### SET TASK
Extract exactly those lines that lie between the start of the material and the line with "at its crests.", including both boundary lines and no others.

### AVAILABLE DATA
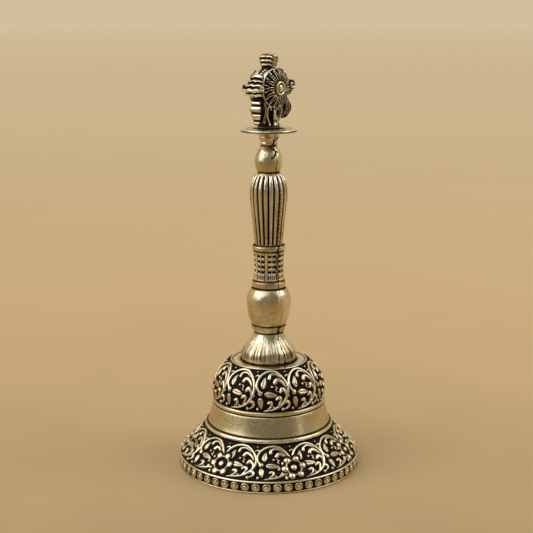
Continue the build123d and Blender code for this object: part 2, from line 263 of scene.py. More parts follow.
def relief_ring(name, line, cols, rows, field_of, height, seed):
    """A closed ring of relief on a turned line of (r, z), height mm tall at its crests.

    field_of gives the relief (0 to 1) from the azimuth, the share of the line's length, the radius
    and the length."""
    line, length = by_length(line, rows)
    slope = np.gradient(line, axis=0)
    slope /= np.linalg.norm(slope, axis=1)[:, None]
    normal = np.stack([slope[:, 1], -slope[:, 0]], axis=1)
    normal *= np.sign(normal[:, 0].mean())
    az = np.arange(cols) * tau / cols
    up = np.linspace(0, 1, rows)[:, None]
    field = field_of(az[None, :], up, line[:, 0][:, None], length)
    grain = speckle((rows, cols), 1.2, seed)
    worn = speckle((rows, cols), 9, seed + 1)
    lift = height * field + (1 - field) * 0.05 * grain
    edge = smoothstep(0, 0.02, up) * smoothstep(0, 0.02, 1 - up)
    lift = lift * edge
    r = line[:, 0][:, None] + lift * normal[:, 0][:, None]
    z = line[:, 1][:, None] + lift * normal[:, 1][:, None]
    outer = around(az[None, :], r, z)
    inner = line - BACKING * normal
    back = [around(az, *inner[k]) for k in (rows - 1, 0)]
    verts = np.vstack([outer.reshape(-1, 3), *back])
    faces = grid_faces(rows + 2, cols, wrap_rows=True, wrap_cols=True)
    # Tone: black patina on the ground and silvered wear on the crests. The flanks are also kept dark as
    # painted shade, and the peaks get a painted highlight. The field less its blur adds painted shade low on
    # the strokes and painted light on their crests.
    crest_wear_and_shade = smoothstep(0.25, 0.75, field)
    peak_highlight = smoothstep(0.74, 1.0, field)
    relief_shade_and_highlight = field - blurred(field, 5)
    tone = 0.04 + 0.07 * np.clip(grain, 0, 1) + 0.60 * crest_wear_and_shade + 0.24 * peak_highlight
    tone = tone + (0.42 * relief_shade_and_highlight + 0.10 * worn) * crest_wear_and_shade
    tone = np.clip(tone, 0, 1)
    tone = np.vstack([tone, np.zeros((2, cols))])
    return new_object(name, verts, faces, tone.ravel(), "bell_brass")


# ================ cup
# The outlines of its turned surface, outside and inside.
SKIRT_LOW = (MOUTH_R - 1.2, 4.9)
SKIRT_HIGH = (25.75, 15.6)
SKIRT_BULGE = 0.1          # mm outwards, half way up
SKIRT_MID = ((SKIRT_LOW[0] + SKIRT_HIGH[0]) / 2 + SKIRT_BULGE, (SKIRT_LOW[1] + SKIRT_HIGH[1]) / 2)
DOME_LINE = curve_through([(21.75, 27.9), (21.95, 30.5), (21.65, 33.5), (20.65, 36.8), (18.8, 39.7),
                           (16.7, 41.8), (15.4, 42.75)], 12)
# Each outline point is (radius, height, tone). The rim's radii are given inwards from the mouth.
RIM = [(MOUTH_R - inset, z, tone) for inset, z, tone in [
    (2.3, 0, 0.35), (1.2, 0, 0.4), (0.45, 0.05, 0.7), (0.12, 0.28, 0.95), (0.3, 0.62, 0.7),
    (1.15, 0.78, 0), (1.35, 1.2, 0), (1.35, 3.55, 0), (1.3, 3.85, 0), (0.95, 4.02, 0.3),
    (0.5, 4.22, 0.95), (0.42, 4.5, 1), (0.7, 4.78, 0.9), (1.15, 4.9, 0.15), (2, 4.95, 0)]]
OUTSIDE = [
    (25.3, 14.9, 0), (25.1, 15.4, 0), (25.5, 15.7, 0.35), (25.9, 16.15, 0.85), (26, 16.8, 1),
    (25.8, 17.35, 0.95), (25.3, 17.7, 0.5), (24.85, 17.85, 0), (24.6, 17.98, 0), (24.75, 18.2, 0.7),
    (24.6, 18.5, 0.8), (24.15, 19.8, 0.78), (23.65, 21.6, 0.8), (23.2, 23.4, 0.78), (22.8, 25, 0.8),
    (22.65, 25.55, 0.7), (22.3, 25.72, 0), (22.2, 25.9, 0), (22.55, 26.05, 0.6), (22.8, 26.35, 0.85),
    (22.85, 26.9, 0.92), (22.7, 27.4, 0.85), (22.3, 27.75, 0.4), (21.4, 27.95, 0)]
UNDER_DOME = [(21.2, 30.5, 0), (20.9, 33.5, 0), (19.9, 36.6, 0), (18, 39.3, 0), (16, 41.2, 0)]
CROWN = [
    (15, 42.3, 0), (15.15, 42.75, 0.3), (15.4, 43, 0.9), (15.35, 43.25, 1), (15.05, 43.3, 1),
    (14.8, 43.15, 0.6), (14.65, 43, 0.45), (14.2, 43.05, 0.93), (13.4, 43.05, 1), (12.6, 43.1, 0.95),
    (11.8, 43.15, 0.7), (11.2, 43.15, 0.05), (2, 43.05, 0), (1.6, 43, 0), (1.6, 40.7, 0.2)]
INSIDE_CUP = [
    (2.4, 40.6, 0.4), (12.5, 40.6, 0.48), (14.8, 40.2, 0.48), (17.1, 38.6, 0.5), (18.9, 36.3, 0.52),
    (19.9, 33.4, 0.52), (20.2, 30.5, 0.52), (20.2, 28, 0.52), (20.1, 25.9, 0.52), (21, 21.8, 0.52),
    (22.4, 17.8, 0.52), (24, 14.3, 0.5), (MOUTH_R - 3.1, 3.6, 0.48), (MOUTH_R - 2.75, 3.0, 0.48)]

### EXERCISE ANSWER
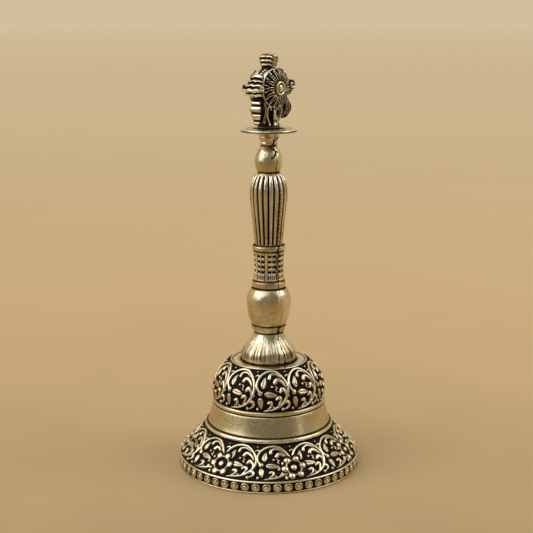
Continue the build123d and Blender code for this object: part 2, from line 263 of scene.py. More parts follow.
def relief_ring(name, line, cols, rows, field_of, height, seed):
    """A closed ring of relief on a turned line of (r, z), height mm tall at its crests.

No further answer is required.